§ **Written exercise**: Look through the material below and copy exactly the lines from the line with "direction, stemY), blackPlastic);" to the line with "obj.data.transform(world)", those two lines included.

§ **Data block**:

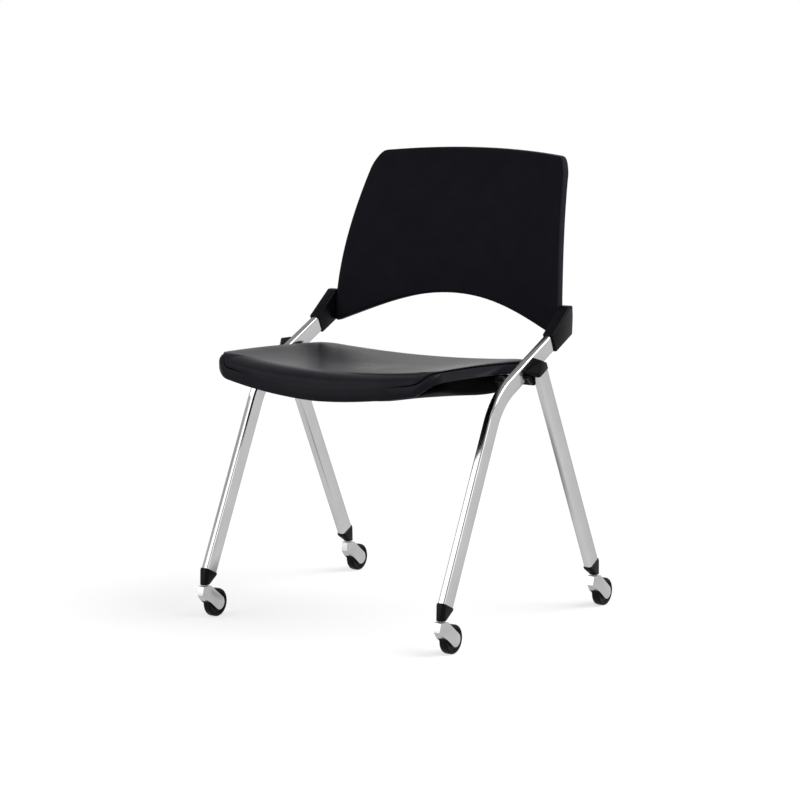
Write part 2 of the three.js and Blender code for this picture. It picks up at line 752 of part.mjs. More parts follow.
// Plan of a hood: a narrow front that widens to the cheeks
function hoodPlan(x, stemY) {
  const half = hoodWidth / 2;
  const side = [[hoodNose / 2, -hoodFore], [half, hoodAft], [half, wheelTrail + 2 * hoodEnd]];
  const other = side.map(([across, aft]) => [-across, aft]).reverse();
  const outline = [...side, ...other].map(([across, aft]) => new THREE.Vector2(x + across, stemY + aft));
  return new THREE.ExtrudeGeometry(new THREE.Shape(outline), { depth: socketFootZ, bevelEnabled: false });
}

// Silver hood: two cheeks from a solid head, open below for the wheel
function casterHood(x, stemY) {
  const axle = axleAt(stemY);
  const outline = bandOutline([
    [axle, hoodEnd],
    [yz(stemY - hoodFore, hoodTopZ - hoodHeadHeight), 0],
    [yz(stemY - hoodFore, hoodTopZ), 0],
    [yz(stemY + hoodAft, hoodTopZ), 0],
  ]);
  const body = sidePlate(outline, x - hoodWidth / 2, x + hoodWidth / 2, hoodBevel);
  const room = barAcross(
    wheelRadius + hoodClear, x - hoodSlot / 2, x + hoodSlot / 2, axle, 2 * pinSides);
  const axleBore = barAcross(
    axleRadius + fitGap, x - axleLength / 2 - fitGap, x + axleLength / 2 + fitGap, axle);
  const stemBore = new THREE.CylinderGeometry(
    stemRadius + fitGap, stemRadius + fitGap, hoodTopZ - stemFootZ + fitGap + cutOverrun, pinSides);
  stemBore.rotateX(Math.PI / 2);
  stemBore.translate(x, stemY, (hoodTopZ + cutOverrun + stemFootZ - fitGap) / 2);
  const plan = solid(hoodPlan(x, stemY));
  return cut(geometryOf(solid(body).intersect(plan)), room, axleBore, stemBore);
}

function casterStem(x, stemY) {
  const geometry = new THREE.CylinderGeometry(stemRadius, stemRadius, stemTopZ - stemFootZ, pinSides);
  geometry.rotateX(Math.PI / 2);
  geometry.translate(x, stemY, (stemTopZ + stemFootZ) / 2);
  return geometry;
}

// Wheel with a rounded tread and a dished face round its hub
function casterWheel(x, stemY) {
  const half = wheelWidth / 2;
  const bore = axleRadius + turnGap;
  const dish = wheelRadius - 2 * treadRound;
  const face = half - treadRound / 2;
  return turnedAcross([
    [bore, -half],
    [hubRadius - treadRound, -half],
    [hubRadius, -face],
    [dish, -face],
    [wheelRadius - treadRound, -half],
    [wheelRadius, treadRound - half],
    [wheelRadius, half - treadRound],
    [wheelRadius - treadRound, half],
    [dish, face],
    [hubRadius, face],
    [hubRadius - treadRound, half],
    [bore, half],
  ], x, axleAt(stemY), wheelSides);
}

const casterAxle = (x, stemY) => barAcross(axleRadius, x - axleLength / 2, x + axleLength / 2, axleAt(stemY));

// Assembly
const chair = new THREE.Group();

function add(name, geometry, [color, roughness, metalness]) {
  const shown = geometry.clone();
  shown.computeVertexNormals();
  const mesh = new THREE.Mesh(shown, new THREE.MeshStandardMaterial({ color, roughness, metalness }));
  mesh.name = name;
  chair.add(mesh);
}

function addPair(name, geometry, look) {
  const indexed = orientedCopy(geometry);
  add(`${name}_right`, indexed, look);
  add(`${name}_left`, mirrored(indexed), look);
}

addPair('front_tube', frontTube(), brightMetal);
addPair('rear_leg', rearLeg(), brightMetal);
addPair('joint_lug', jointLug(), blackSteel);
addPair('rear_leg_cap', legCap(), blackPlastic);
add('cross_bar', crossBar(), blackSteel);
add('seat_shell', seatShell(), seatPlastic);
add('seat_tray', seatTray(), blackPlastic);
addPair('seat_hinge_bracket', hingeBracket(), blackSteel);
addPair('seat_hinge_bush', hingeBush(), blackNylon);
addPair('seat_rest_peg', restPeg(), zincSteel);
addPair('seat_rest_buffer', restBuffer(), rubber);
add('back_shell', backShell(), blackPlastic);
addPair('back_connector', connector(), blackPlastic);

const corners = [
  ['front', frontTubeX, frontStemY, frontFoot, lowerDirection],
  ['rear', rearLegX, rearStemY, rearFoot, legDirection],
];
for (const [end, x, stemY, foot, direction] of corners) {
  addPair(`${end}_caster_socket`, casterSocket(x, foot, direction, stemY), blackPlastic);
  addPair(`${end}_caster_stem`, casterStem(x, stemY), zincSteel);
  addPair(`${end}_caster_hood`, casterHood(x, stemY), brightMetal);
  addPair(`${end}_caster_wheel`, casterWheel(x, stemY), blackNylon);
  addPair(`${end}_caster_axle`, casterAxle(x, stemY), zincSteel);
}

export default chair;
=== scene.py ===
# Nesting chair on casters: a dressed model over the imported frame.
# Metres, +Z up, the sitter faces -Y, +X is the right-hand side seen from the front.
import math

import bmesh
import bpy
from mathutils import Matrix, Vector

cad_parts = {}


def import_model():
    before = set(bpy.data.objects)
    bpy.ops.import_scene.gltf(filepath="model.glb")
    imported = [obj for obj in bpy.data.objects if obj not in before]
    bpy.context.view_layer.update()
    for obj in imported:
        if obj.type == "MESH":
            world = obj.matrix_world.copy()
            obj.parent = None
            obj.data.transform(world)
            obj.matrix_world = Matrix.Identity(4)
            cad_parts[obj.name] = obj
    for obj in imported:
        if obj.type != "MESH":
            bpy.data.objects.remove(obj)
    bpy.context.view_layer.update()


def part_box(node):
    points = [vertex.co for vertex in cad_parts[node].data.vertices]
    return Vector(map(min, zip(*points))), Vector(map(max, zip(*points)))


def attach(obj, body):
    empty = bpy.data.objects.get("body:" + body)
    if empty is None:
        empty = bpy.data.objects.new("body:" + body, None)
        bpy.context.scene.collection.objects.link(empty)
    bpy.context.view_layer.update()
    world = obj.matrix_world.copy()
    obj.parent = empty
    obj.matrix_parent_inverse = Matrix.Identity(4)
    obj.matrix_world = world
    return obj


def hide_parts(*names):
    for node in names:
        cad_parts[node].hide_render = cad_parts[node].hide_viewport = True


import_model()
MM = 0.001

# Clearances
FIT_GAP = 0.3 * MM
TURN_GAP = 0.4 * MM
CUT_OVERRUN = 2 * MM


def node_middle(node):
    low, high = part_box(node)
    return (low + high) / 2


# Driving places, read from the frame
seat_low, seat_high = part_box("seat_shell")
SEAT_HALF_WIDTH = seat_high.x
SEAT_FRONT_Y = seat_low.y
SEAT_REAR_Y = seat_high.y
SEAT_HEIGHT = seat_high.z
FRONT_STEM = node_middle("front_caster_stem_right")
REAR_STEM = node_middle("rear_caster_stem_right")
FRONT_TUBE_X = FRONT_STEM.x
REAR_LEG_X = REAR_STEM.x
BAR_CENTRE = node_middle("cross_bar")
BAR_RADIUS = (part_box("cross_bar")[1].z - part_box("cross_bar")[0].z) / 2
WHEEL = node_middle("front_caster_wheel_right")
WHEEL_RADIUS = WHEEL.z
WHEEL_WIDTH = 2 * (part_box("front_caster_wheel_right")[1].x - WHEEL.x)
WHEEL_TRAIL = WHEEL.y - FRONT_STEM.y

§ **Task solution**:
  addPair(`${end}_caster_socket`, casterSocket(x, foot, direction, stemY), blackPlastic);
  addPair(`${end}_caster_stem`, casterStem(x, stemY), zincSteel);
  addPair(`${end}_caster_hood`, casterHood(x, stemY), brightMetal);
  addPair(`${end}_caster_wheel`, casterWheel(x, stemY), blackNylon);
  addPair(`${end}_caster_axle`, casterAxle(x, stemY), zincSteel);
}

export default chair;
=== scene.py ===
# Nesting chair on casters: a dressed model over the imported frame.
# Metres, +Z up, the sitter faces -Y, +X is the right-hand side seen from the front.
import math

import bmesh
import bpy
from mathutils import Matrix, Vector

cad_parts = {}


def import_model():
    before = set(bpy.data.objects)
    bpy.ops.import_scene.gltf(filepath="model.glb")
    imported = [obj for obj in bpy.data.objects if obj not in before]
    bpy.context.view_layer.update()
    for obj in imported:
        if obj.type == "MESH":
            world = obj.matrix_world.copy()
            obj.parent = None
            obj.data.transform(world)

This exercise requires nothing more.